When scientists measured the mass of the nucleus of an atom as a whole and then they measured the mass of the nucleus separated into its constituents and compared the two, they found that the mass of a nucleus as a whole was always less than the mass of its constituents. They named the difference in mass the mass defect.

The diagram below shows a representation of carbon$-12$ as a whole nucleus on the left and separated into protons and neutrons on the right. If measured, the mass of the nucleus on the left will always be less than the mass of the protons and neutrons on the right. The difference is the mass defect of carbon$-12$.

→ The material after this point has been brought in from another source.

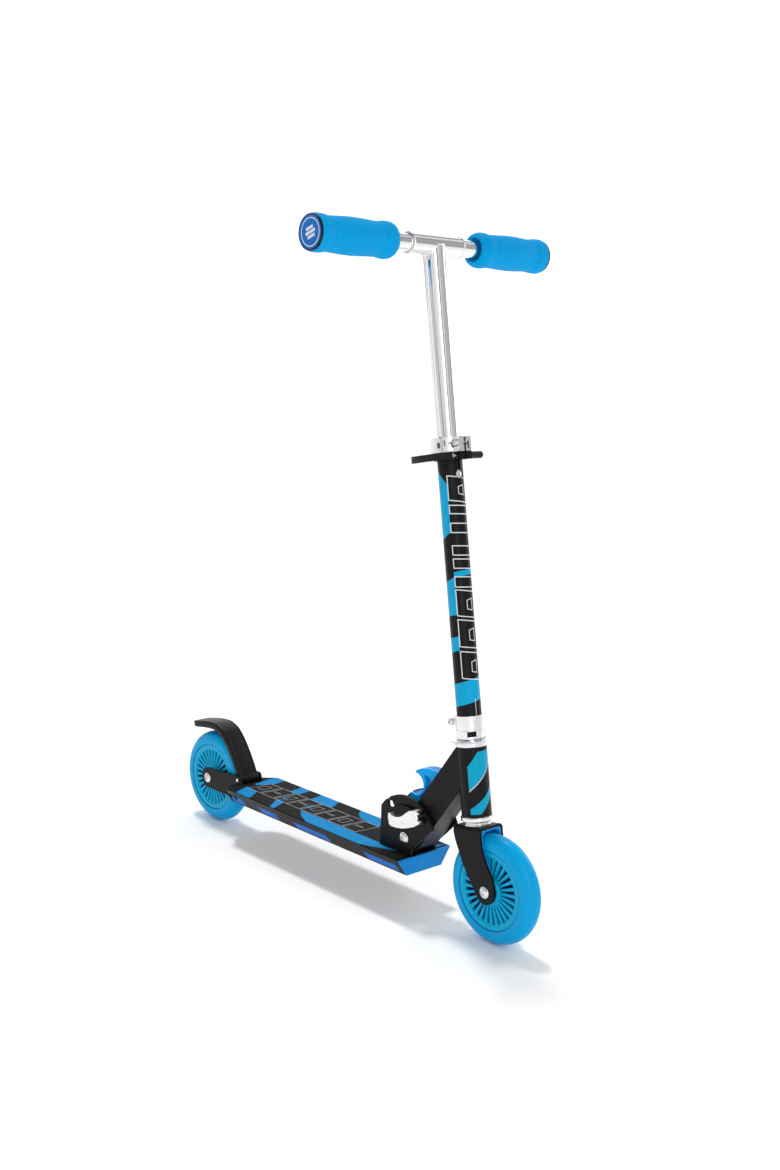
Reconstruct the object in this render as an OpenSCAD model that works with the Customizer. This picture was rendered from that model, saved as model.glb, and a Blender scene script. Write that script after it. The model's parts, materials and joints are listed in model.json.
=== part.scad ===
// Folding two-wheel in-line kick scooter for a child.
// X points forward, Y to the rider's left, Z up. The origin is on the ground, midway between the wheels.

/* [Wheels] */
// Wheel diameter
wheel_d = 120; // [116:1:124]
// Tyre width
tyre_w = 24; // [22:1:24]
// Distance between the two axles
wheel_base = 506; // [490:1:530]
// Slots around each hub
hub_slots = 28; // [16:2:28]
// Axle bolt diameter
axle_d = 8; // [6:1:8]

/* [Deck] */
// Height of the deck's top face
deck_top = 67; // [66:1:68]
// Height of the deck section
deck_h = 20; // [18:1:20]
// Width of the deck's top face
deck_w = 82; // [76:1:90]
// Width of the deck's bottom face
deck_bottom_w = 54; // [50:1:60]
// Front end of the deck
deck_front = 141; // [138:1:143]
// Rear end of the deck
deck_rear = -190; // [-190:1:-184]

/* [Fold] */
// Fold pivot, forward of the origin
pivot_x = 130; // [128:1:132]
// Fold pivot, above the ground
pivot_z = 86; // [86:1:88]
// Slope of the down tube
tube_a = 54; // [53:0.5:55]
// How far the stem folds back
fold_a = 74.4; // [60:0.2:75]
// Distance of the fold skewer from the pivot
skewer_r = 41; // [40:0.5:42]

/* [Steering] */
// Lean of the steering axis
lean = 9.15; // [8:0.05:10]
// Offset of the front axle ahead of the steering axis
rake = 20; // [19:0.5:21]
// Outer steering tube diameter
tube_d = 27; // [27:0.5:28]
// Inner stem tube diameter
stem_d = 24; // [24:0.5:24.5]
// Station of the handlebar's centre line along the steering axis
bar_s = 685; // [660:1:700]
// Travel of the handlebar's height
bar_travel = 156; // [100:1:156]

/* [Handles] */
// Handle tube diameter
handle_d = 19; // [18:0.5:19]
// Outer end of each grip, from the middle
grip_end = 166; // [150:1:170]
// Length of each grip
grip_l = 105; // [95:1:110]
// Largest grip diameter
grip_d = 38.5; // [36:0.5:40]

/* [Hidden] */
$fn = 64;
eps = 0.01;
gap = 0.3;                      // clearance between bodies that move
wheel_r = wheel_d / 2;
rear_x = -wheel_base / 2;
front_x = wheel_base / 2;
steer_x = front_x - rake / cos(lean);
axle_s = -(front_x - steer_x) * sin(lean);
rim_r = 43;                     // tyre seat on the hub
bearing_r = 11;
bearing_w = 7;
bearing_y = 12;                 // outer face of each bearing
plate_in = 15;                  // inner face of the fork blades
plate_t = 3;
plate_out = plate_in + plate_t;
wall = 2.5;
slot_w = 7;                     // kidney slot in the bracket plates
rest_a = 52;                    // skewer angle about the pivot at rest
brk_in = 17;                    // inner face of the bracket plates
brk_t = 3;
brk_out = brk_in + brk_t;
brk_r = 49;
tab_l = 32;                     // bracket tab that goes down into the deck
tube_w = 30;                    // down tube width
tube_up = 14.75;                // down tube's upper face, from the pivot
tube_low = 19.55;               // down tube's lower face, from the pivot
skewer_u = skewer_r * cos(rest_a - tube_a);
skewer_v = skewer_r * sin(rest_a - tube_a);
lever_a = 195;                  // direction of the fold lever's arm
lever_y = 27.6;                 // cross pin of the fold lever
head_s = 75;                    // bottom of the head tube
head_l = 75;
head_r = 16.5;
crown_s = 65;                   // top of the fork crown
steerer_r = 12;
top_s = 479;                    // top of the outer steering tube
clamp_s = 457;                  // bottom of the height clamp
ear_x = 19;                     // height skewer, ahead of the axis
skew_s = clamp_s + 4.2;
height_pin_y = 16;
button_s = 442;
stem_foot = 395;                // lower end of the inner stem tube
sleeve_l = 38;
sleeve_r = 11.25;
hinge_x = -188;                 // fender brake hinge
hinge_z = 72.5;
fender_w = 29;
fork_in = 28;                   // how far the rear fork plates go into the deck
sunk = 26;                      // half length of the rear screws, whose heads are sunk in the deck's sides

// ---- frames -------------------------------------------------------------------------------------------

// Places children along the steering axis, with their Z along it.
module on_steerer(s = 0)
    translate([steer_x, 0, wheel_r]) rotate([0, -lean, 0]) translate([0, 0, s]) children();

// Turns a flat outline drawn in X and Z into a plate between y0 and y1.
module side_plate(y0, y1)
    translate([0, y1, 0]) rotate([90, 0, 0]) linear_extrude(y1 - y0) children();

// Places children at an axle, their Z along the rider's left.
module at_axle(x) translate([x, 0, wheel_r]) rotate([-90, 0, 0]) children();

// Down tube frame: X runs up the tube from the pivot, Z points away from its upper face.
module on_down_tube() translate([pivot_x, 0, pivot_z]) rotate([0, -tube_a, 0]) children();

// A ring about Z.
module ring(r_out, r_in, h) difference() {
    cylinder(r = r_out, h = h);
    translate([0, 0, -1]) cylinder(r = r_in, h = h + 2);
}

// ---- wheels -------------------------------------------------------------------------------------------

module tyre(x) color("deepskyblue") at_axle(x) rotate_extrude($fn = 128) union() {
    translate([wheel_r - tyre_w / 2, 0]) intersection() {
        circle(d = tyre_w);
        translate([0, -tyre_w]) square([tyre_w, 2 * tyre_w]);
    }
    translate([rim_r, -tyre_w / 2]) square([wheel_r - tyre_w / 2 - rim_r + eps, tyre_w]);
}

module hub(x) color("dodgerblue") at_axle(x) difference() {
    rotate_extrude($fn = 128) polygon([
        [bearing_r - 2, -5], [bearing_r - 2, 5], [bearing_r, 5], [bearing_r, bearing_y],
        [14, bearing_y], [14.8, 10.3], [37, 10.3], [38, 11.4], [rim_r, 11.4],
        [rim_r, -11.4], [38, -11.4], [37, -10.3], [14.8, -10.3], [14, -bearing_y],
        [bearing_r, -bearing_y], [bearing_r, -5]]);
    for (i = [0 : hub_slots - 1], side = [0, 1])
        rotate([0, side * 180, i * 360 / hub_slots]) translate([0, 0, 3])
            linear_extrude(9) polygon([[15.6, -0.6], [36, -1.5], [36, 1.5], [15.6, 0.6]]);
}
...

The mass defect $(\Delta m)$ can be calculated using the equation:

$\Delta m= Z m_p + (A-Z) m_n - m_{\text{total}}$

• $\Delta m=$ the mass defect in kilograms $\text{kg})$
• $Z=$ the number of protons
• $m_p=$ the mass of a proton $(=1.67 \times 10^{-27} \text{ kg}=1.00728 \text{ u})$
• $A=$ the nucleon number
• $m_n=$ the mass of a neutron $(= 1.67 \times 10^{-27} \text{ kg} = 1.00867 \text{ u})$
• $m_{\text{total}}=$ the mass of the nucleus as a whole

This equation can be simplified to:

$\text{mass defect}=\text{total mass of protons} + \text{total mass of neutrons} - \text{total mass of the nucleus as a whole}$

Example: The mass of iron$-56$ is $55.845 \text{ u}$. Calculate the mass defect of iron$-56$. Give your answer in kilograms.

[3 marks]

Find A and Z for iron$-56$:

$Z=26$ (from datasheet)

$A=\textcolor{7cb447}{56}-26=30$

Substitute into the mass defect equation:

\begin{aligned} \bold{\Delta m} &= \bold{Z m_p + (A-Z) m_n - m_{\text{total}}} \\ &= (26 \times 1.00728)+(30\times 1.00867) - \textcolor{ffad05}{55.845} \\ &= 0.6043 \text{ u} \\ &= \bold{0.06043 \times 1.661 \times 10 {-27}} \\ &= \bold{1.0039 \times 10^{-27}} \textbf{ kg} \end{aligned}

A LevelAQA

## Binding Energy

Binding energy is the energy needed to separate a nucleus into its components. The mass of the components is always greater than the mass of the nucleus as an energy input is needed to separate the nucleus into its components, and mass and energy are interchangeable. Therefore the input of energy needed to separate the components becomes the gain in mass.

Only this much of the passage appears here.